**AVAILABLE DATA**
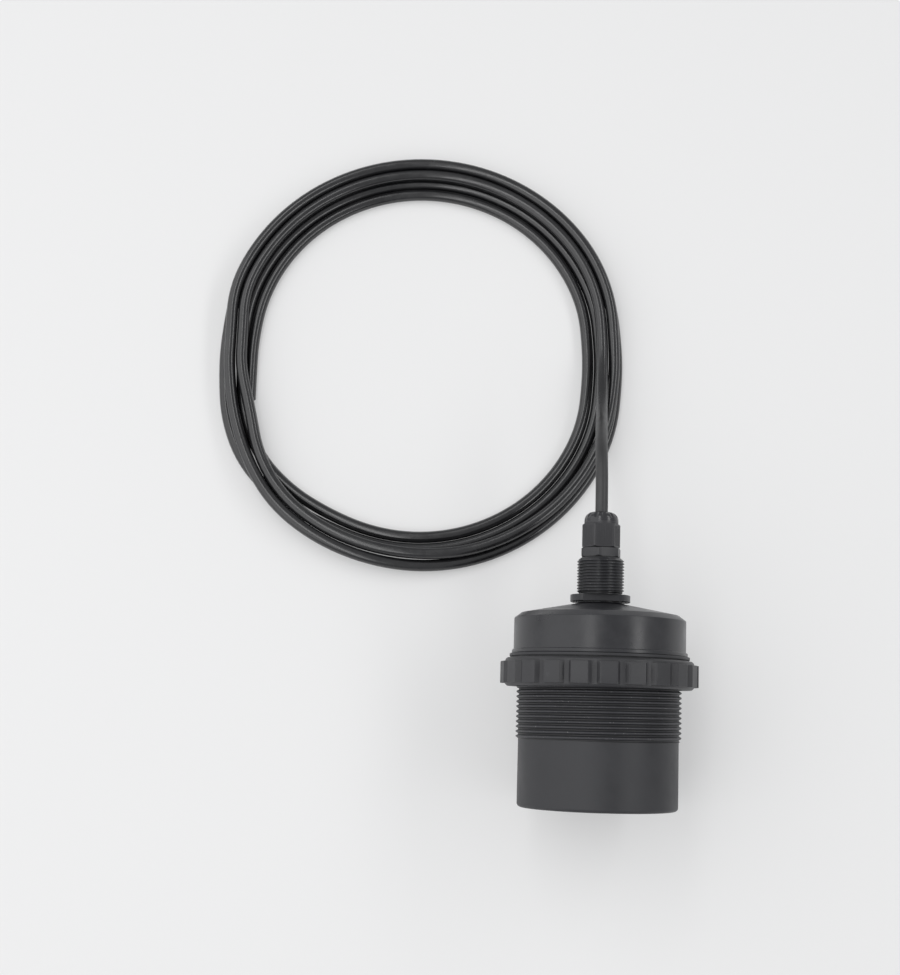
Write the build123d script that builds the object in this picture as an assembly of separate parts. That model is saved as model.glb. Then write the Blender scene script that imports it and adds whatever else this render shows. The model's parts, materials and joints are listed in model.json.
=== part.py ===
from build123d import *
import math
import os

# Ultrasonic level sensor: a 4-inch sensing barrel with a lock nut, a domed
# head with a 1-inch pipe stub, a cable gland and a coiled supply cable.
# Millimetres. Every sensor piece is modelled upright, with z measured along
# the sensor's axis from its sensing face, and then laid on its side.

# Sensing barrel
barrel_r = 55.85
barrel_edge_round = 2.5
barrel_wall = 4.85
window_thick = 4.0
thread_depth = 1.75
thread_cut = 1.6
thread_pitch = 3.44
thread_low_z = 47.0
thread_chamfer = 1.6
thread_relief = 2.2
lip_reach = 7.25
lip_low_z = 103.7
lip_thick = 2.1
lip_round = 0.4

# Lock nut and the flat seal above it
running_gap = 0.05
gasket_gap = 0.4
gasket_inset = 0.5
gasket_thick = 0.9
nut_height = 19.7
nut_wall = 8.35
nut_chamfer = 1.35
tab_count = 22
tab_stand = 3.15
tab_top_width = 11.8
tab_draft = 1.8
tab_below_top = 2.8
tab_above_base = 1.9
tab_root = 1.0

# Head cap
head_step = 2.75
head_wall = 4.5
bead_stand = 1.2
bead_height = 2.8
bead_round = 0.6
head_side_height = 25.0
shoulder_run = 5.05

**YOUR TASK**
Go through the material above line by line and copy it exactly.

**EXERCISE ANSWER**
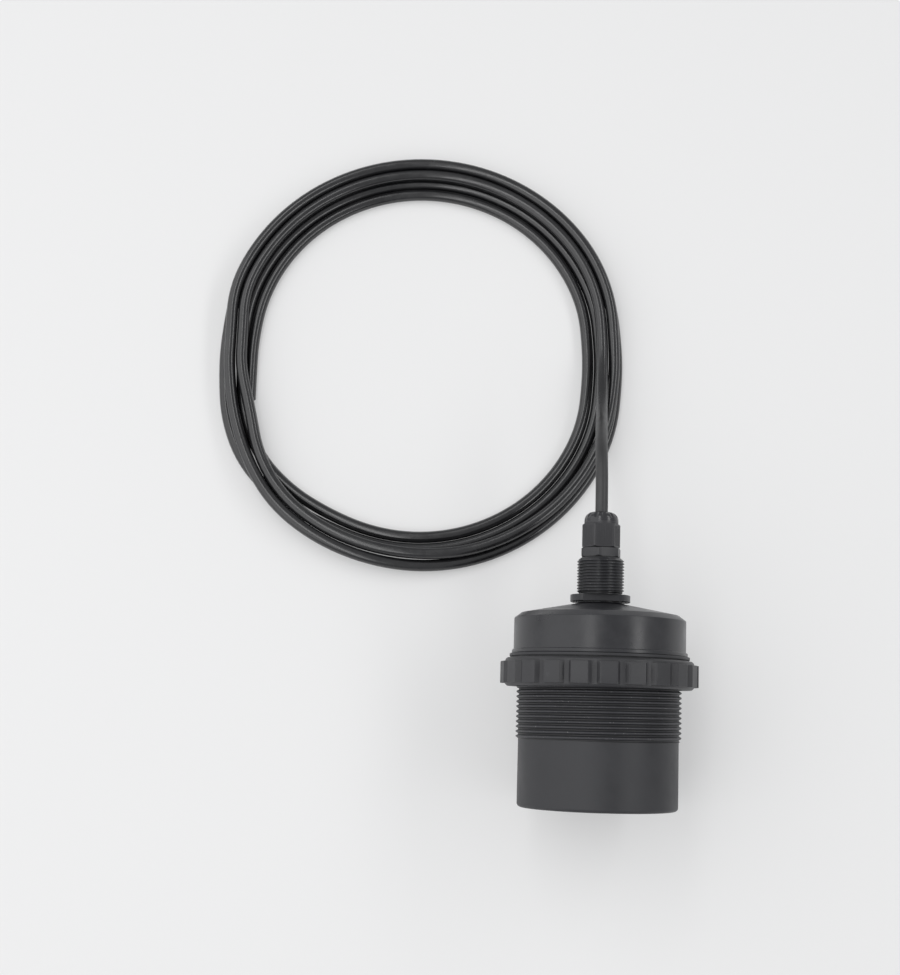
Write the build123d script that builds the object in this picture as an assembly of separate parts. That model is saved as model.glb. Then write the Blender scene script that imports it and adds whatever else this render shows. The model's parts, materials and joints are listed in model.json.
=== part.py ===
from build123d import *
import math
import os

# Ultrasonic level sensor: a 4-inch sensing barrel with a lock nut, a domed
# head with a 1-inch pipe stub, a cable gland and a coiled supply cable.
# Millimetres. Every sensor piece is modelled upright, with z measured along
# the sensor's axis from its sensing face, and then laid on its side.

# Sensing barrel
barrel_r = 55.85
barrel_edge_round = 2.5
barrel_wall = 4.85
window_thick = 4.0
thread_depth = 1.75
thread_cut = 1.6
thread_pitch = 3.44
thread_low_z = 47.0
thread_chamfer = 1.6
thread_relief = 2.2
lip_reach = 7.25
lip_low_z = 103.7
lip_thick = 2.1
lip_round = 0.4

# Lock nut and the flat seal above it
running_gap = 0.05
gasket_gap = 0.4
gasket_inset = 0.5
gasket_thick = 0.9
nut_height = 19.7
nut_wall = 8.35
nut_chamfer = 1.35
tab_count = 22
tab_stand = 3.15
tab_top_width = 11.8
tab_draft = 1.8
tab_below_top = 2.8
tab_above_base = 1.9
tab_root = 1.0

# Head cap
head_step = 2.75
head_wall = 4.5
bead_stand = 1.2
bead_height = 2.8
bead_round = 0.6
head_side_height = 25.0
shoulder_run = 5.05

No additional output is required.